Figure 6. Multiple document types in the Universal batch class.

  1. Configure the new document type(s) following the standard Transact workflow. For help, see Document Type Additional Configurations.
    Important: Classification is critical in hybrid batch classes because Transact labels any documents that can’t be classified as “Unknown.” Part of the Universal Document Automation setup involves automatically changing Unknown documents to the Universal document. If your custom document type is not classified correctly, it will be processed as a Universal document type.
  1. In the SRE_KEY_VALUE_EXTRACTION plugin, configure the following parameter:
    • List of Document Types to Process (blank for all): [Name of your Universal document type]
      Note: This setting will send only the Universal document to the Semantik AI Engine, not the other document types.
  2. In the SRE_TABLE_EXTRACTION plugin, configure the following parameter:
    • List of Document Types to Process (blank for all): [Name of your Universal document type]
      Note: This setting will send only the Universal document to the Semantik AI Engine, not the other document types.

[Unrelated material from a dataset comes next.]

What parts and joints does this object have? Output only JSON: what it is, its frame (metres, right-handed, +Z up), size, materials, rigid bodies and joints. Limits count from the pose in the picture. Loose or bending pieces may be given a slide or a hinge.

Process a Batch Instance with Universal Document Automation

  1. From the Batch Class Management screen, click Upload Batch in the left fly-out menu. Alternatively, import your documents using a different method.
  2. Upload your documents.
  3. Select the batch class and click Start Batch.

Note: Universal Document Automation does not need to stop for review or validation because there are no classification confidence levels or validation rules that will stop the workflow. To force the documents to stop for validation, see How to Force Validation.

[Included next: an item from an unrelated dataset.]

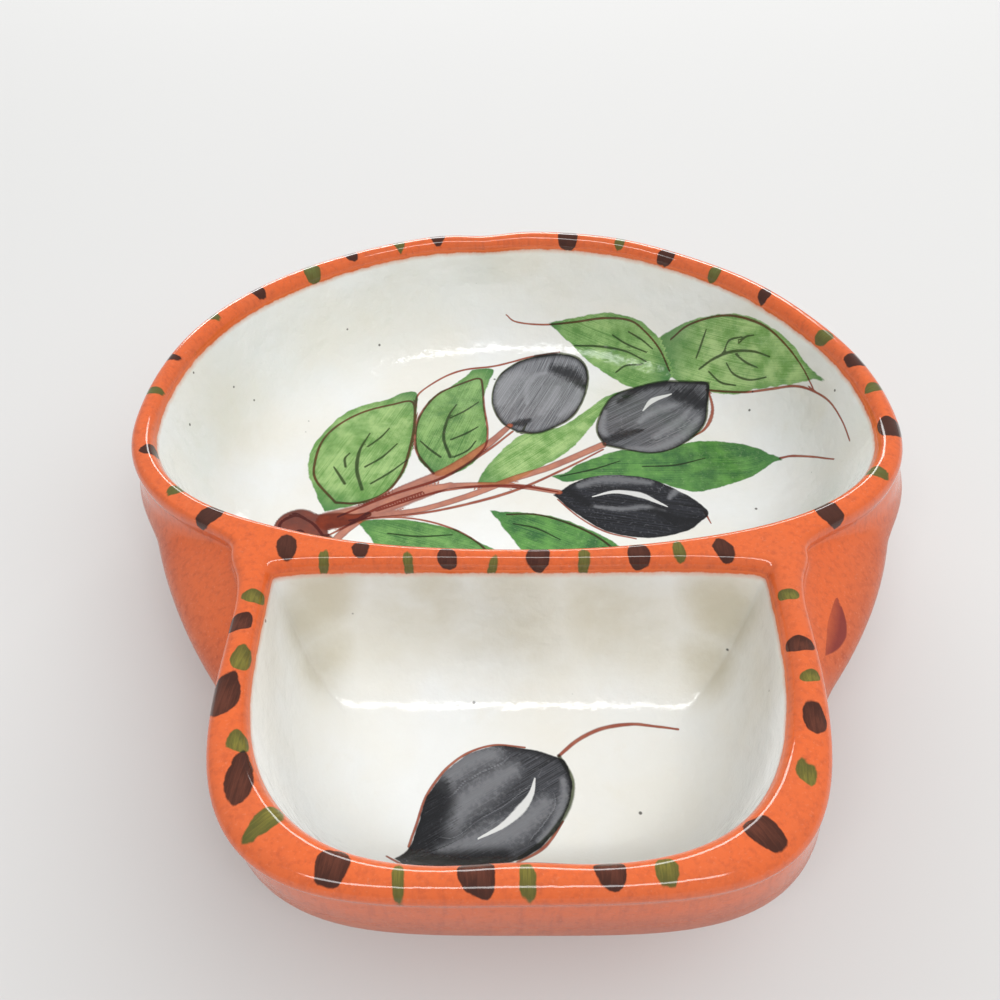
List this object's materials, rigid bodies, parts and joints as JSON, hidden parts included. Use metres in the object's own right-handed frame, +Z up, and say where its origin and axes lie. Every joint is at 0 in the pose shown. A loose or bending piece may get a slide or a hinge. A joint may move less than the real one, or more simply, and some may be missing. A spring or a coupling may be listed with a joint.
{
  "type": "olive dish",
  "caption": "Glazed terracotta olive dish: a wide oval bowl for olives with a small straight-sided bowl joined in front for the pits.",
  "frame": {"origin": "middle of the footprint on the surface that the dish stands on", "axes": "+Z up, -Y towards the pit bowl and the person it is served to, +X to that person's right"},
  "size_m": [0.1702, 0.1806, 0.04],
  "materials": {
    "red_clay": "clear-glazed red terracotta, glossy rim, softer glaze on the outer wall",
    "cream_slip": "cream slip under a clear gloss glaze, with painted olives and leaves"
  },
  "bodies": {
    "root": {"main_bowl": "red_clay", "pit_bowl": "red_clay", "main_slip_coat": "cream_slip", "pit_slip_coat": "cream_slip"}
  },
  "joints": []
}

The extraction results are exported via the standard Transact methods according to your export configuration. For more information on export plugins, see the Export Module documentation. Note: The output values, including dates and numbers, are returned as strings.

How to Force Validation

Universal Document Automation is designed to facilitate straight-through processing without the need to stop for validation. If you want your documents to stop for validation, here is one method to do so:

  1. Add an index field to the Universal document type. You can name this field anything; for this tutorial, we named it “Stop.”
  2. In the Additional Configurations column, select the Force Validation checkbox. Note: Select the Hidden checkbox if you want to hide this field from showing on the Validation screen.

Figure 7. Force Validation and Hidden checkboxes.

  1. Click Apply.

This is an example of using the “Stop” index field to force validation (without the Hidden checkbox selected):

Figure 8. Force Validation example.

To force table validation, configure the SRE_TABLE_EXTRACTION plugin option OCR Confidence Threshold and set to 100 or an acceptable value that meets requirements.